Da tempo, abbandonati i Dire Straits, ha chiuso con quel mondo, andando piuttosto a pescare nelle radici popolari della sua terra, la Scozia, in quel grande abbraccio che è quello tra la musica anglosassone e quello che ne hanno fatto i suoi figli una volta giunti nella promised land, l’America. E poi il blues, il jazz, il western swing del profondo Texas. Sono i contenuti dei bellissimi dischi che Mark Knopfler ha prodotto negli ultimi quindici anni quando ha deciso che per un uomo che cominciava la strada della vecchiaia era più dignitoso, a differenza di certi suoi coetanei che subiscono tutt’oggi la sindrome di Peter Pan – e se a Mick Jagger fischiano le orecchie vuol dire che abbiamo ragione.



Complice anche un brutto mal di schiena (“Ma il mio dottore dice che non è nulla di grave” scherza “basta che non vado in discoteca a ballare”) che lo costringe a esibirsi seduto su una seggiolina, davvero stasera di rock’n’roll non ce n’è traccia. Andati i giorni selvaggi e ballabili dei Dire Straits. Knopfler attacca con una serie di pezzi che profumano di radici folk celtiche, lente ballate giocate tra violini, fisarmonica, chitarre acustiche e qualche nota rilasciata un po’ quasi con fastidio delle sue chitarre elettriche: Border Reiver, l’appena più scanzonata What It Is, una lenta ma straordinariamente appassionata Sailing to Philadelphia, Coyote, Praire Wedding e Hill Farmer’s Blues. È quando rimane da solo con basso, batteria e tastiere e si allontanano gli eccellenti folk musician che erano sul palco, che comincia a riaccadere qualcosa.

 

 

Le note maestose e sempre toccanti di Romeo and Juliet si alzano forti nell’aria calda, caldissima di Milano. La canzone degli amanti si dispiega come una preghiera, e Shakespeare ne sarebbe orgoglioso, stasera. Due colpi secchi di batteria, e ancora stai pensando al balcone di Giulietta a Verona, che partono le note calde e familiari di Sultans of Swing. Una versione, dicevamo, scura, lenta e quasi drammatica. Fino a quando Knopfler ritrova un impeto che lo porta ai giorni giovanili, di quando i Dire Straits sgomitavano in mezzo a centinaia di punk band per trovare un posto, loro che punk non erano. È un assolo straordinario, quello che viene rilasciato, a testimonianza di uno dei maggiori eroi della chitarra di tutti i tempi.

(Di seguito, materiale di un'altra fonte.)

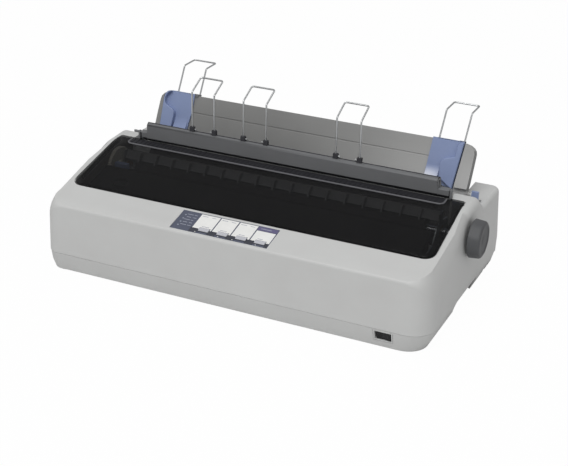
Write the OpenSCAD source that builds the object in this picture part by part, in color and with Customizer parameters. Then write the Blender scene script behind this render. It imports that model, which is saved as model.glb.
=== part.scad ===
// Wide-carriage dot matrix printer, in millimetres.
// X runs to the right, Y to the back and Z up. The origin is on the table,
// under the middle of the case.

/* [Case] */
// Width of the case
body_w = 535; // [520:1:560]
// Depth of the case
body_d = 284; // [280:1:296]
// Height of the front face, up to the ridge
front_h = 97; // [94:0.5:100]
// Slope of the top, in degrees
top_slope = 13.4; // [13:0.1:14]
// Distance from the front to the crest of the top
crest_back = 188; // [186:0.5:190]
// Height of the two shoulders behind the crest
shoulder_h = 116; // [114:0.5:116.5]
// Height of the sunk rear deck between the shoulders
deck_h = 94; // [88:1:98]
// Thickness of the case walls
wall = 2.6; // [2:0.1:3.2]
// Height of the seam between the two case halves
seam_h = 27; // [26:0.5:30]
// How far the foot of the front face leans in
front_lean = 10; // [6:1:12]
// How far the foot of each side tapers in
side_taper = 10; // [6:1:12]
// How far each side leans in from its widest line up to the crest
side_draft = 8.4; // [6:0.2:9]
// Height of the widest line of the sides
waist_h = 30; // [29:0.5:32]
// Corner radius at the front, seen from above
front_corner = 28; // [20:1:32]
// Corner radius at the back, seen from above
rear_corner = 12; // [8:1:16]
// Height of the case floor above the table
floor_z = 4; // [3.5:0.1:5]
// Thickness of the case floor
floor_t = 3; // [2.5:0.1:3.5]
// Radius of each rubber foot
foot_r = 9; // [7:0.5:11]
// Height of the hand recess under each side
hand_h = 23; // [20:0.5:23.5]
// Height of the small arch behind each hand recess
arch_h = 15; // [12:0.5:16]

/* [Printer cover] */
// Distance from each side of the case to the smoked cover
cover_side = 24; // [23.5:0.5:27]
// Distance from the case front to the front edge of the cover
cover_front = 47; // [46:0.5:50]
// Thickness of the cover
cover_t = 2.8; // [2.4:0.1:3]
// How far the cover stands proud of the slope
cover_proud = 2; // [1.8:0.1:2.4]
// Depth of the cover's side skirts under the slope
skirt_h = 4.6; // [4:0.1:5]
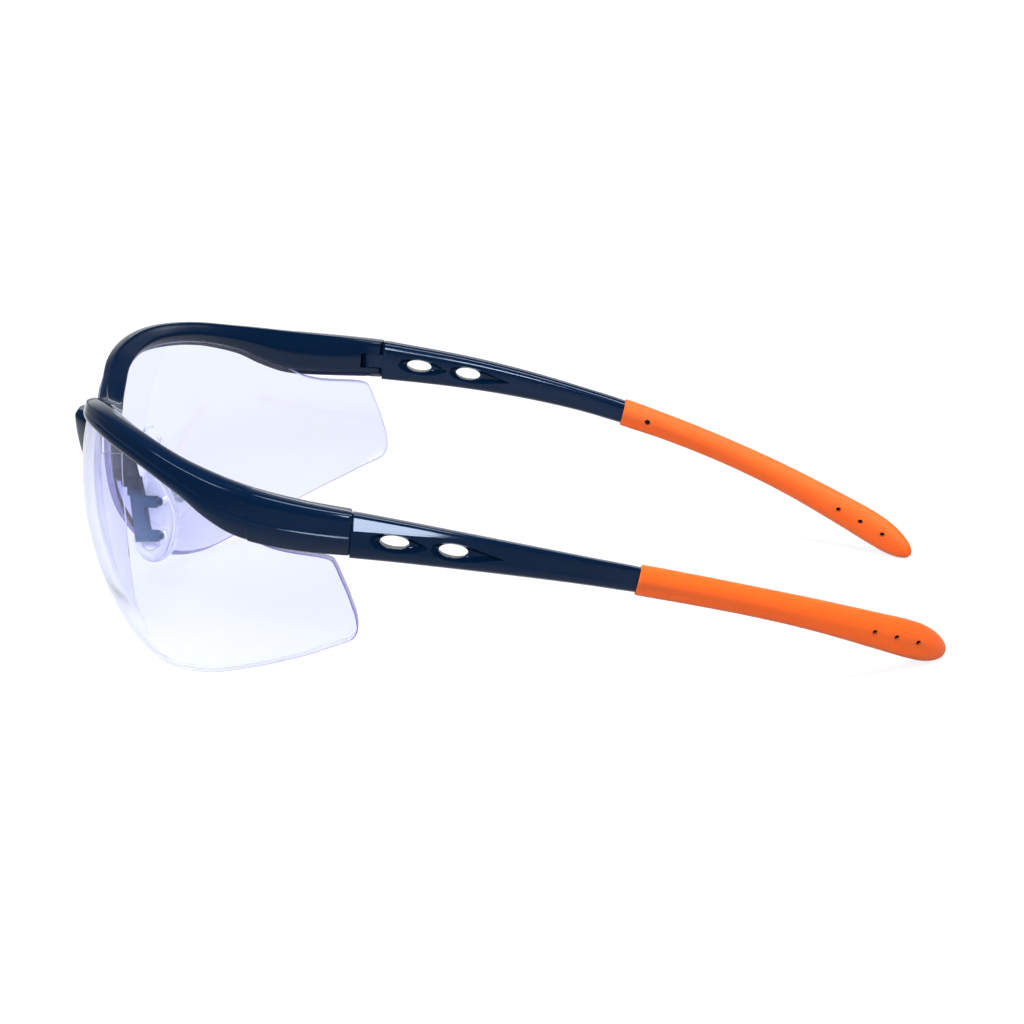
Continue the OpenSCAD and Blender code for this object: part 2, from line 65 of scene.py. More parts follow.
class GlassesSizes(bpy.types.PropertyGroup):
    """The driving sizes of the glasses"""

    lens_radius: length("Lens radius", "Outer radius of each lens", 0.060)
    lens_wall: length("Lens thickness", "Thickness of each lens", 0.0022)
    lens_apart: length("Lens offset", "Lens centre from the mirror plane", 0.0096)
    lens_behind: length("Lens depth", "Lens centre behind the hinge joint", 0.0025)
    lens_drop: length("Lens drop", "Lens centre under the hinge", 0.0035)
    rim_depth: length("Nasal rim depth", "Depth of the lens rim beside the nose", 0.007)
    rim_wall: length("Nasal rim thickness", "Thickness of that rim", 0.0018)
    reader_width: length("Reader width", "Width of the reading segment", 0.028)
    reader_height: length("Reader height", "Height of the reading segment", 0.011)
    reader_wall: length("Reader step", "How far the segment stands in", 0.00012)
    groove: length("Groove", "Depth of the lens groove in the brow", 0.002)
    shield_out: length("Shield reach", "Shield in front of the lenses", 0.0034)
    shield_height: length("Shield height", "Height of the nose shield", 0.0116)
    hinge_height: length("Hinge height", "Hinge centre above the table", 0.036)
    bar_height: length("Bar height", "Height of the frame at the hinge", 0.0088)
    bar_wall: length("Bar thickness", "Thickness of the frame at the hinge", 0.0048)
    temple_length: length("Temple length", "Temple from the joint to its end", 0.1165)
    tip_start: length("Tip start", "Where the soft tip starts behind the joint", 0.054)
    pad_length: length("Pad length", "Length of a nose pad", 0.0246)
    pad_width: length("Pad width", "Width of a nose pad", 0.0122)
    pad_wall: length("Pad thickness", "Thickness of a nose pad", 0.003)
    curve_steps: IntProperty(
        name="Curve steps",
        description="Steps between two points of a profile",
        default=4,
        min=2,
        max=8,
    )


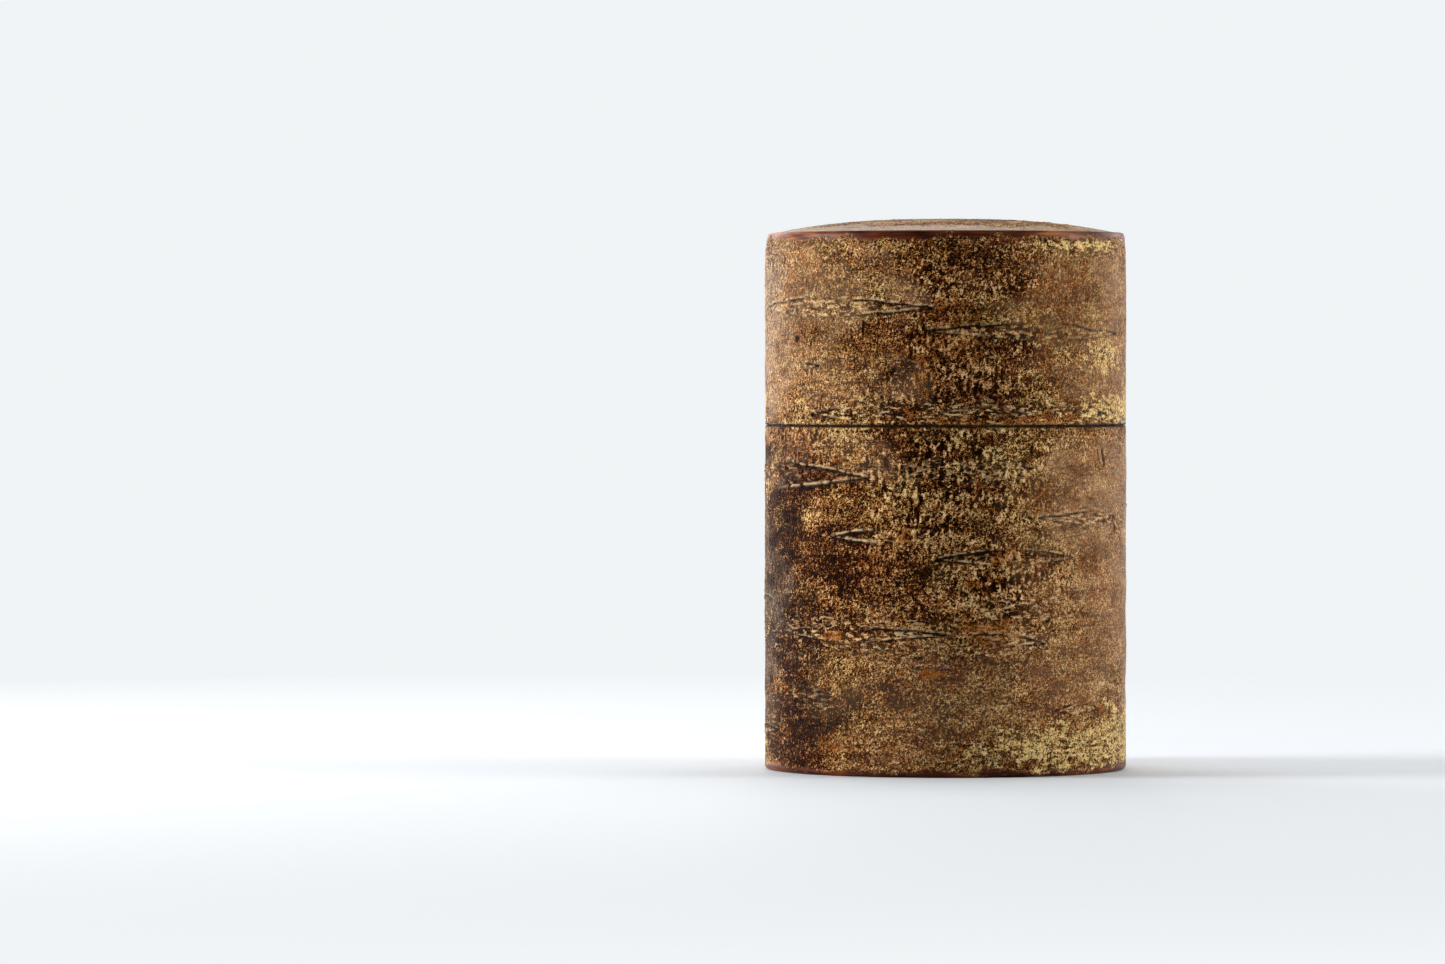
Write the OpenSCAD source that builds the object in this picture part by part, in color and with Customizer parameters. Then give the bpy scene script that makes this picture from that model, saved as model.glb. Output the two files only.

Il breve siparietto Dire Straits termina qui, ma adesso anche a musica folk di cui questi musicisti sanno riprodurre vibrazioni straordinarie, anch’essa suona diversa, più convinta, più appassionata. Done With Bonaparte e Murbletown, in questo senso, sono a dir poco epiche. Ma è durante una lunga versione di Speedway at Nazareth che si assiste al climax della serata:tre chitarre elettriche, con Knopfler a dettare i tempi, giocando a rievocare Eric Clapton e JJ Cale, i suoi grandi maestri di sempre, fino a quando l’intensità diventa tale che mal di schiena o no scende dal seggiolino e si lascia prendere e trascinare dal vorticoso innalzarsi della musica. Un momento di pura trascendenza, ancora, come altri che si sono vissuti questa notte. Pubblico in delirio, ovviamente, in questo "Milano Jazzin’ Festival" che vede l’Arena Civica esaurita in ogni ordine di posti.

 

 

Knopfler si risiede, saluta con affetto, manda qualche bacio. È un finale tutto Dire Straits: Telegraph Road, così cinematografica, una splendida Brothers in Arms, piena di sentimento, con le note lunghe di chitarra che ululano forte, poi lo scherzetto di So Far Away, a chiudere con un sorriso e un ballo nella notte afosa. Il pubblico non ci sta, e Mark Knopfler torna sul palco per un ultimo saluto: Piper to the End, il brano più tradizionale che abbia mai inciso, pura scottish music, come dire: è questo che siamo, è da qui che veniamo e qui ritorneremo.

Una volta Knopfler disse: “La mia idea di paradiso è un posto dove il fiume Tyne si unisce al Delta del Mississippi. Dove la musica folk incontra il blues”. Per un paio d’ore, questa sera, abbiamo avuto anticipazione di questo paradiso a cui guarda la musica di Mark Knopfler.